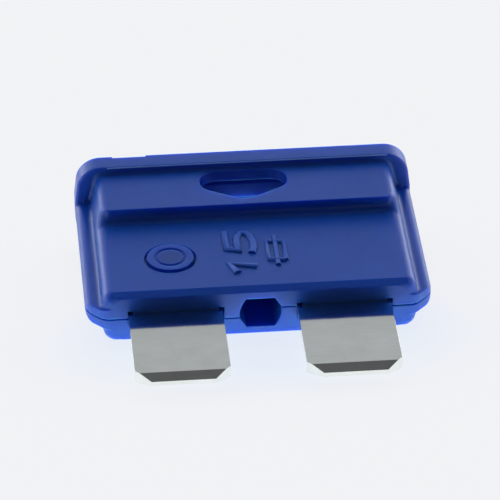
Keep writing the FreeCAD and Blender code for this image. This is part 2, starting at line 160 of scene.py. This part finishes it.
# Studio: levels of the surroundings by the sine of the elevation, the level on the camera's
# side with the band in which it fades in, the cap for matte surfaces, and the soft lamp
SKY_WHITE = (0.93, 0.95, 1.0)
SKY_LEVELS = ((0.0, 3.2), (0.17, 1.55), (0.55, 0.435), (0.77, 0.28), (0.94, 0.085), (1.0, 0.2))
FRONT_LEVEL = 0.07
FRONT_BAND = (-0.6, 0.15)
MATTE_CAP = 1.4
LAMP_LEVEL = 0.35
LAMP_ELEVATION = math.radians(50.0)
LAMP_SPREAD = math.radians(80.0)


class Nodes:
    """Node tree that is built with short calls."""

    def __init__(self, owner):
        owner.use_nodes = True
        self.tree = owner.node_tree
        self.tree.nodes.clear()

    def add(self, kind, **values):
        node = self.tree.nodes.new(kind)
        for name, value in values.items():
            setattr(node, name, value)
        return node

    def wire(self, output, target):
        self.tree.links.new(output, target)

    def math(self, operation, first, second=None, clamp=False):
        node = self.add("ShaderNodeMath", operation=operation, use_clamp=clamp)
        for place, value in enumerate((first, second)):
            if value is None:
                continue
            if isinstance(value, (int, float)):
                node.inputs[place].default_value = value
            else:
                self.wire(value, node.inputs[place])
        return node.outputs[0]

    def coordinates(self, kind):
        """Place of each point, and the same split into its three parts."""
        place = self.add("ShaderNodeTexCoord").outputs[kind]
        split = self.add("ShaderNodeSeparateXYZ")
        self.wire(place, split.inputs[0])
        return place, split.outputs

    def noise(self, place, scale, detail):
        node = self.add("ShaderNodeTexNoise")
        node.inputs["Scale"].default_value = scale
        node.inputs["Detail"].default_value = detail
        self.wire(place, node.inputs["Vector"])
        return node.outputs["Fac"]

    def ramp(self, factor, stops):
        node = self.add("ShaderNodeValToRGB")
        elements = node.color_ramp.elements
        while len(elements) < len(stops):
            elements.new(0.5)
        for element, (place, color) in zip(elements, stops):
            element.position = place
            element.color = opaque(color)
        self.wire(factor, node.inputs[0])
        return node.outputs[0]

    def fade(self, value, band, levels):
        """Smooth change from one level to the other over a band of the value."""
        node = self.add("ShaderNodeMapRange", interpolation_type="SMOOTHSTEP")
        node.inputs["From Min"].default_value, node.inputs["From Max"].default_value = band
        node.inputs["To Min"].default_value, node.inputs["To Max"].default_value = levels
        self.wire(value, node.inputs["Value"])
        return node.outputs[0]

    def tone(self, color, level):
        node = self.add("ShaderNodeVectorMath", operation="SCALE")
        self.wire(color, node.inputs[0])
        self.wire(level, node.inputs["Scale"])
        return node.outputs[0]

    def blend(self, factor, first, second):
        node = self.add("ShaderNodeMixShader")
        if isinstance(factor, float):
            node.inputs[0].default_value = factor
        else:
            self.wire(factor, node.inputs[0])
        self.wire(first.outputs[0], node.inputs[1])
        self.wire(second.outputs[0], node.inputs[2])
        return node

    def skin(self, edge_radius, height, strength):
        """Surface shader with softened edges and fine relief, wired to the output."""
        skin = self.add("ShaderNodeBsdfPrincipled")
        out = self.add("ShaderNodeOutputMaterial")
        self.wire(skin.outputs[0], out.inputs["Surface"])
        edge = self.add("ShaderNodeBevel", samples=EDGE_SAMPLES)
        edge.inputs["Radius"].default_value = edge_radius
        bump = self.add("ShaderNodeBump")
        bump.inputs["Strength"].default_value = strength
        bump.inputs["Distance"].default_value = RELIEF
        self.wire(height, bump.inputs["Height"])
        self.wire(edge.outputs[0], bump.inputs["Normal"])
        self.wire(bump.outputs[0], skin.inputs["Normal"])
        return skin


def opaque(color):
    return tuple(color) + (1.0,)


def toned(color, tones):
    return tuple(channel * tone for channel, tone in zip(color, tones))


def place_object(name, data):
    piece = bpy.data.objects.new(name, data)
    bpy.context.scene.collection.objects.link(piece)
    return piece


def round_curve(name, lines, radius, rounding):
    """Curve of straight strokes with a round section."""
    curve = bpy.data.curves.new(name, "CURVE")
    curve.dimensions = "3D"
    curve.bevel_depth = radius
    curve.bevel_resolution = rounding
    for line in lines:
        spline = curve.splines.new("POLY")
        spline.points.add(len(line) - 1)
        for point, place in zip(spline.points, line):
            point.co = (*place, 1.0)
    return curve


def stake_disc(nodes, place):
    """Tone that is lower on the middle of the stake end which shows on each face."""
    facing = nodes.math("MULTIPLY", place["X"], nodes.math("SIGN", place["Z"]))
    across = nodes.math("ADD", facing, STAKE_OFFSET)
    along = nodes.math("SUBTRACT", place["Y"], STAKE_HEIGHT)
    across_square = nodes.math("MULTIPLY", across, across)
    along_square = nodes.math("MULTIPLY", along, along)
    distance = nodes.math("SQRT", nodes.math("ADD", across_square, along_square))
    return nodes.fade(distance, (DISC_RADIUS, DISC_FADE), (DISC_TONE, 1.0))


def make_plastic(name, tone, depth):
    """Moulded blue plastic: satin, translucent to a depth, with softened edges."""
    material = bpy.data.materials.new(name)
    nodes = Nodes(material)
    place, parts = nodes.coordinates("Object")
    grain = nodes.noise(place, GRAIN_SCALE, GRAIN_DETAIL)
    skin = nodes.skin(PLASTIC_EDGE, grain, GRAIN_STRENGTH)
    cloud = nodes.noise(place, CLOUD_SCALE, CLOUD_DETAIL)
    tones = [toned(BLUE, (tone * swing,) * 3) for swing in CLOUD_TONES]
    clouded = nodes.ramp(cloud, list(zip(CLOUD_BAND, tones)))
    nodes.wire(nodes.tone(clouded, stake_disc(nodes, parts)), skin.inputs["Base Color"])
    skin.inputs["Roughness"].default_value = PLASTIC_ROUGHNESS
    skin.inputs["IOR"].default_value = PLASTIC_IOR
    skin.inputs["Subsurface Weight"].default_value = 1.0 if depth > 0 else 0.0
    skin.inputs["Subsurface Radius"].default_value = PLASTIC_SPREAD
    skin.inputs["Subsurface Scale"].default_value = depth
    return material


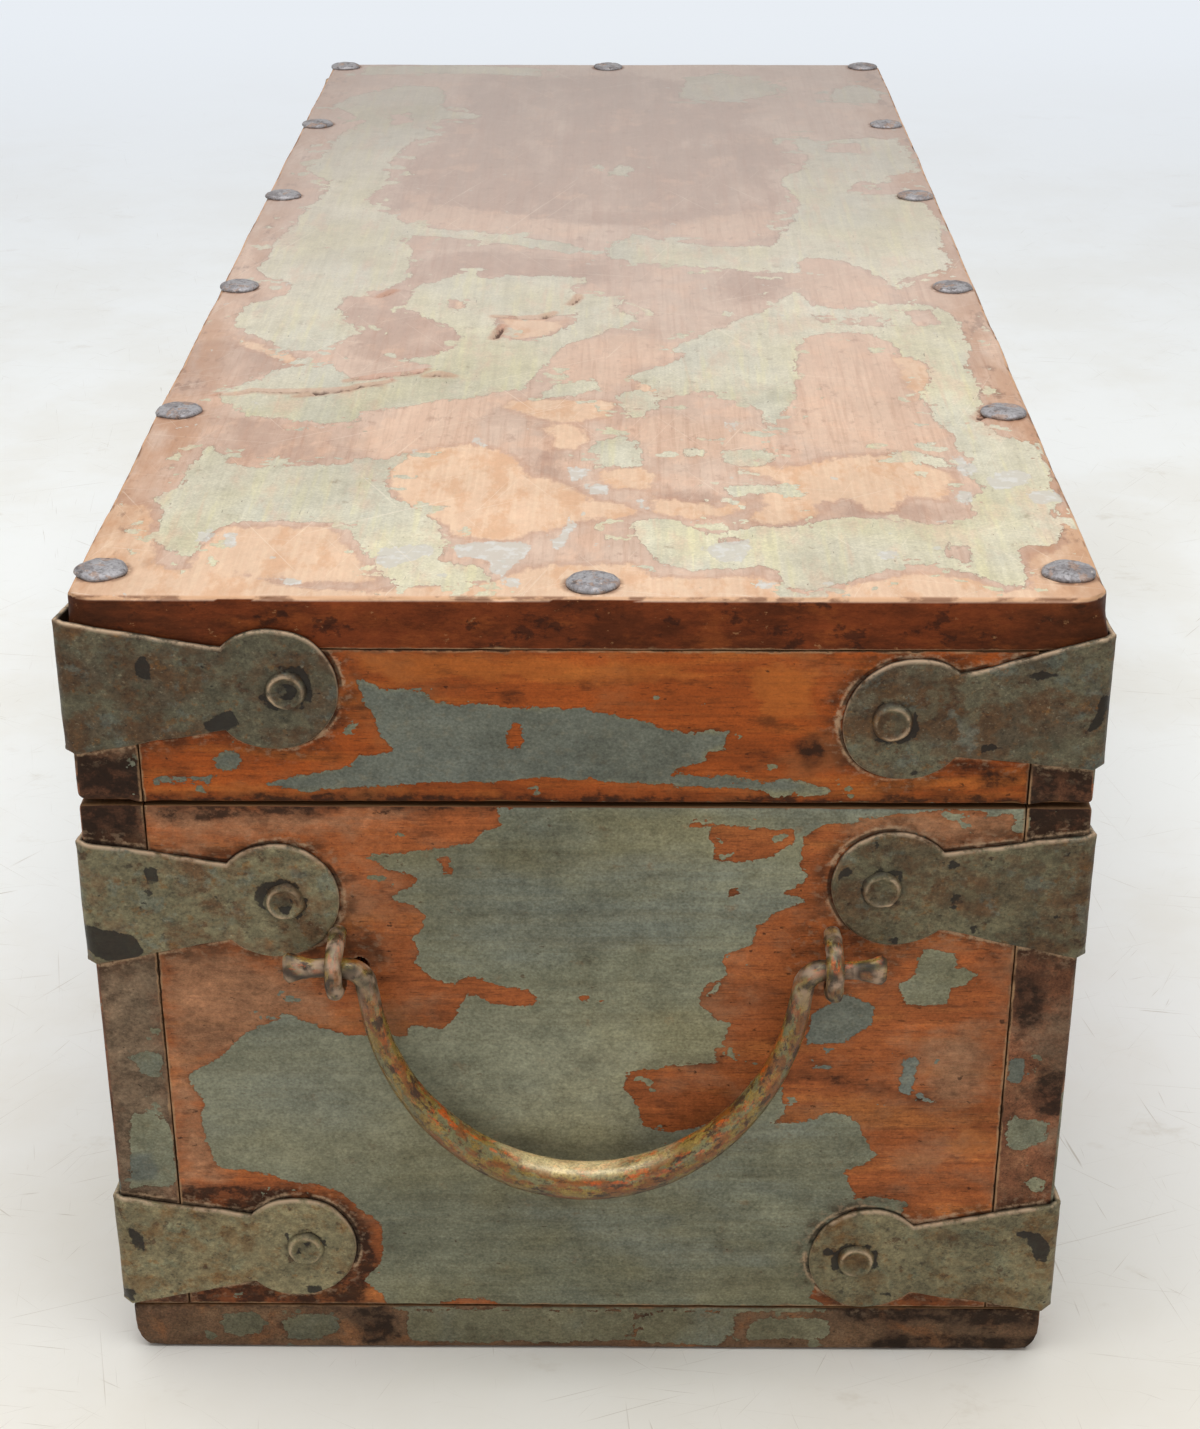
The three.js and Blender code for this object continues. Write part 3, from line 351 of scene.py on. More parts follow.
= = = =
Take the material above and return all of it exactly.

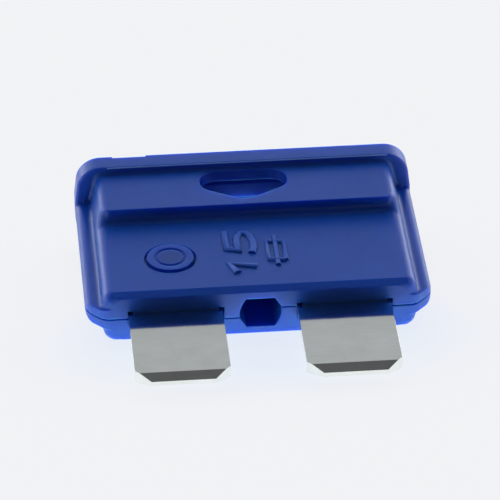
Keep writing the FreeCAD and Blender code for this image. This is part 2, starting at line 160 of scene.py. This part finishes it.
# Studio: levels of the surroundings by the sine of the elevation, the level on the camera's
# side with the band in which it fades in, the cap for matte surfaces, and the soft lamp
SKY_WHITE = (0.93, 0.95, 1.0)
SKY_LEVELS = ((0.0, 3.2), (0.17, 1.55), (0.55, 0.435), (0.77, 0.28), (0.94, 0.085), (1.0, 0.2))
FRONT_LEVEL = 0.07
FRONT_BAND = (-0.6, 0.15)
MATTE_CAP = 1.4
LAMP_LEVEL = 0.35
LAMP_ELEVATION = math.radians(50.0)
LAMP_SPREAD = math.radians(80.0)


class Nodes:
    """Node tree that is built with short calls."""

    def __init__(self, owner):
        owner.use_nodes = True
        self.tree = owner.node_tree
        self.tree.nodes.clear()

    def add(self, kind, **values):
        node = self.tree.nodes.new(kind)
        for name, value in values.items():
            setattr(node, name, value)
        return node

    def wire(self, output, target):
        self.tree.links.new(output, target)

    def math(self, operation, first, second=None, clamp=False):
        node = self.add("ShaderNodeMath", operation=operation, use_clamp=clamp)
        for place, value in enumerate((first, second)):
            if value is None:
                continue
            if isinstance(value, (int, float)):
                node.inputs[place].default_value = value
            else:
                self.wire(value, node.inputs[place])
        return node.outputs[0]

    def coordinates(self, kind):
        """Place of each point, and the same split into its three parts."""
        place = self.add("ShaderNodeTexCoord").outputs[kind]
        split = self.add("ShaderNodeSeparateXYZ")
        self.wire(place, split.inputs[0])
        return place, split.outputs

    def noise(self, place, scale, detail):
        node = self.add("ShaderNodeTexNoise")
        node.inputs["Scale"].default_value = scale
        node.inputs["Detail"].default_value = detail
        self.wire(place, node.inputs["Vector"])
        return node.outputs["Fac"]

    def ramp(self, factor, stops):
        node = self.add("ShaderNodeValToRGB")
        elements = node.color_ramp.elements
        while len(elements) < len(stops):
            elements.new(0.5)
        for element, (place, color) in zip(elements, stops):
            element.position = place
            element.color = opaque(color)
        self.wire(factor, node.inputs[0])
        return node.outputs[0]

    def fade(self, value, band, levels):
        """Smooth change from one level to the other over a band of the value."""
        node = self.add("ShaderNodeMapRange", interpolation_type="SMOOTHSTEP")
        node.inputs["From Min"].default_value, node.inputs["From Max"].default_value = band
        node.inputs["To Min"].default_value, node.inputs["To Max"].default_value = levels
        self.wire(value, node.inputs["Value"])
        return node.outputs[0]

    def tone(self, color, level):
        node = self.add("ShaderNodeVectorMath", operation="SCALE")
        self.wire(color, node.inputs[0])
        self.wire(level, node.inputs["Scale"])
        return node.outputs[0]

    def blend(self, factor, first, second):
        node = self.add("ShaderNodeMixShader")
        if isinstance(factor, float):
            node.inputs[0].default_value = factor
        else:
            self.wire(factor, node.inputs[0])
        self.wire(first.outputs[0], node.inputs[1])
        self.wire(second.outputs[0], node.inputs[2])
        return node

    def skin(self, edge_radius, height, strength):
        """Surface shader with softened edges and fine relief, wired to the output."""
        skin = self.add("ShaderNodeBsdfPrincipled")
        out = self.add("ShaderNodeOutputMaterial")
        self.wire(skin.outputs[0], out.inputs["Surface"])
        edge = self.add("ShaderNodeBevel", samples=EDGE_SAMPLES)
        edge.inputs["Radius"].default_value = edge_radius
        bump = self.add("ShaderNodeBump")
        bump.inputs["Strength"].default_value = strength
        bump.inputs["Distance"].default_value = RELIEF
        self.wire(height, bump.inputs["Height"])
        self.wire(edge.outputs[0], bump.inputs["Normal"])
        self.wire(bump.outputs[0], skin.inputs["Normal"])
        return skin


def opaque(color):
    return tuple(color) + (1.0,)


def toned(color, tones):
    return tuple(channel * tone for channel, tone in zip(color, tones))


def place_object(name, data):
    piece = bpy.data.objects.new(name, data)
    bpy.context.scene.collection.objects.link(piece)
    return piece


def round_curve(name, lines, radius, rounding):
    """Curve of straight strokes with a round section."""
    curve = bpy.data.curves.new(name, "CURVE")
    curve.dimensions = "3D"
    curve.bevel_depth = radius
    curve.bevel_resolution = rounding
    for line in lines:
        spline = curve.splines.new("POLY")
        spline.points.add(len(line) - 1)
        for point, place in zip(spline.points, line):
            point.co = (*place, 1.0)
    return curve


def stake_disc(nodes, place):
    """Tone that is lower on the middle of the stake end which shows on each face."""
    facing = nodes.math("MULTIPLY", place["X"], nodes.math("SIGN", place["Z"]))
    across = nodes.math("ADD", facing, STAKE_OFFSET)
    along = nodes.math("SUBTRACT", place["Y"], STAKE_HEIGHT)
    across_square = nodes.math("MULTIPLY", across, across)
    along_square = nodes.math("MULTIPLY", along, along)
    distance = nodes.math("SQRT", nodes.math("ADD", across_square, along_square))
    return nodes.fade(distance, (DISC_RADIUS, DISC_FADE), (DISC_TONE, 1.0))


def make_plastic(name, tone, depth):
    """Moulded blue plastic: satin, translucent to a depth, with softened edges."""
    material = bpy.data.materials.new(name)
    nodes = Nodes(material)
    place, parts = nodes.coordinates("Object")
    grain = nodes.noise(place, GRAIN_SCALE, GRAIN_DETAIL)
    skin = nodes.skin(PLASTIC_EDGE, grain, GRAIN_STRENGTH)
    cloud = nodes.noise(place, CLOUD_SCALE, CLOUD_DETAIL)
    tones = [toned(BLUE, (tone * swing,) * 3) for swing in CLOUD_TONES]
    clouded = nodes.ramp(cloud, list(zip(CLOUD_BAND, tones)))
    nodes.wire(nodes.tone(clouded, stake_disc(nodes, parts)), skin.inputs["Base Color"])
    skin.inputs["Roughness"].default_value = PLASTIC_ROUGHNESS
    skin.inputs["IOR"].default_value = PLASTIC_IOR
    skin.inputs["Subsurface Weight"].default_value = 1.0 if depth > 0 else 0.0
    skin.inputs["Subsurface Radius"].default_value = PLASTIC_SPREAD
    skin.inputs["Subsurface Scale"].default_value = depth
    return material


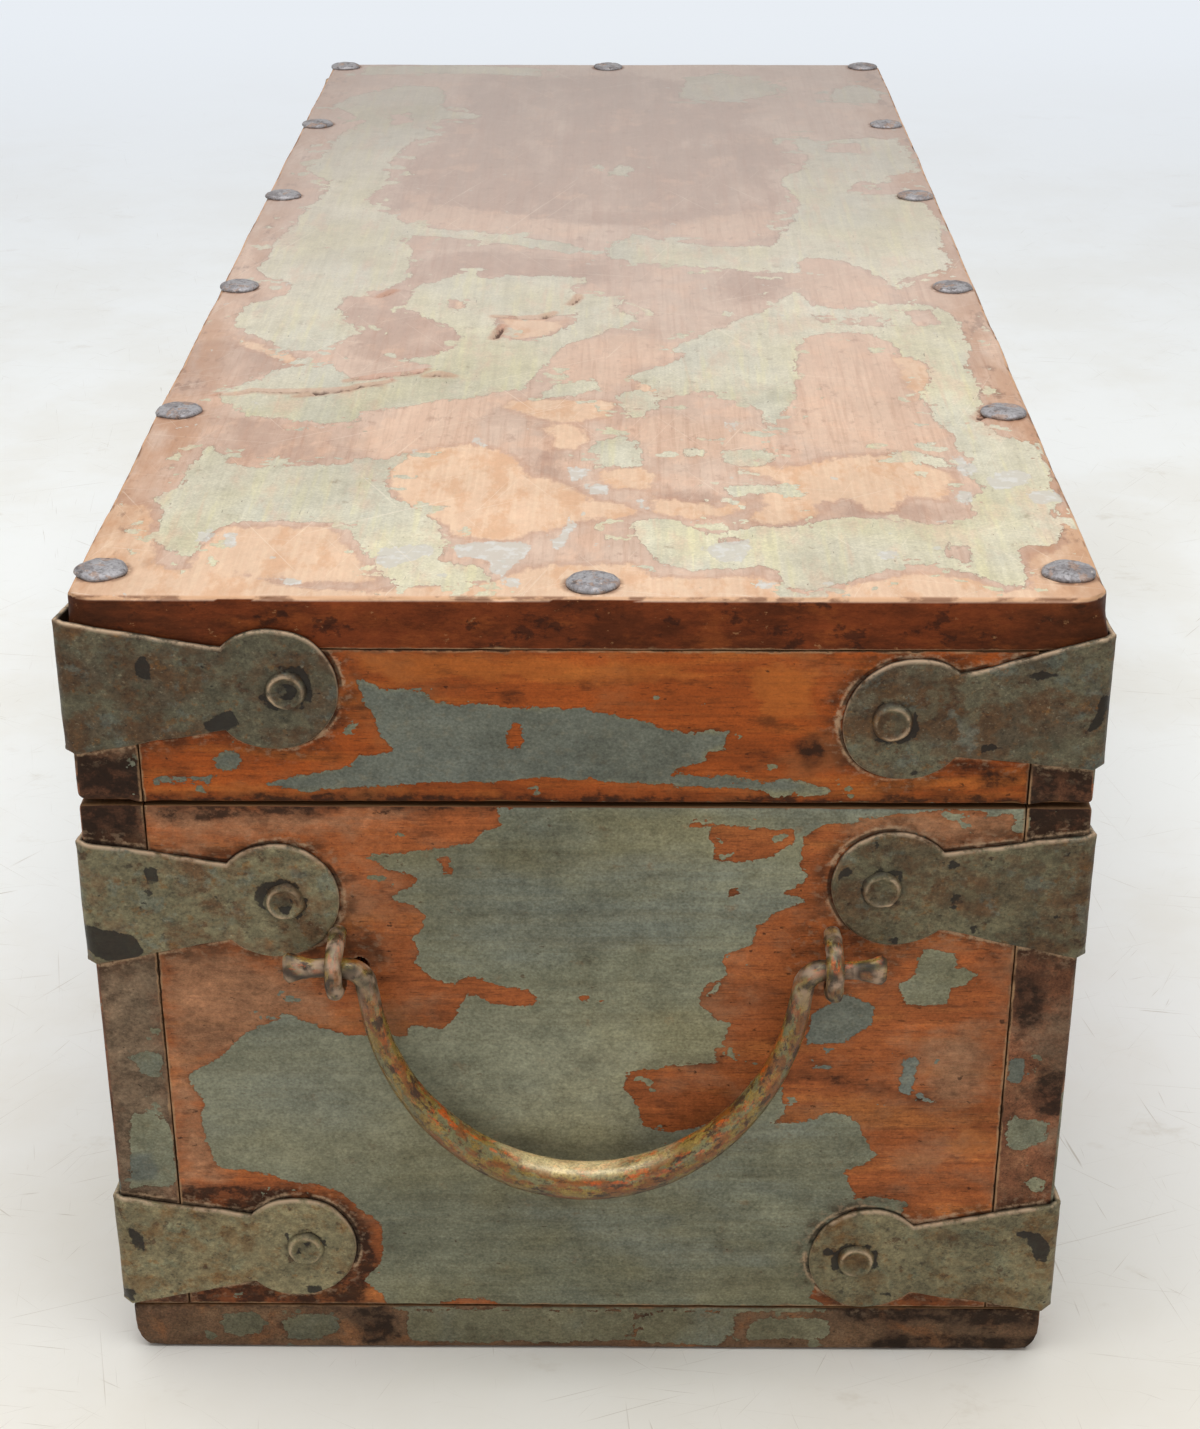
The three.js and Blender code for this object continues. Write part 3, from line 351 of scene.py on. More parts follow.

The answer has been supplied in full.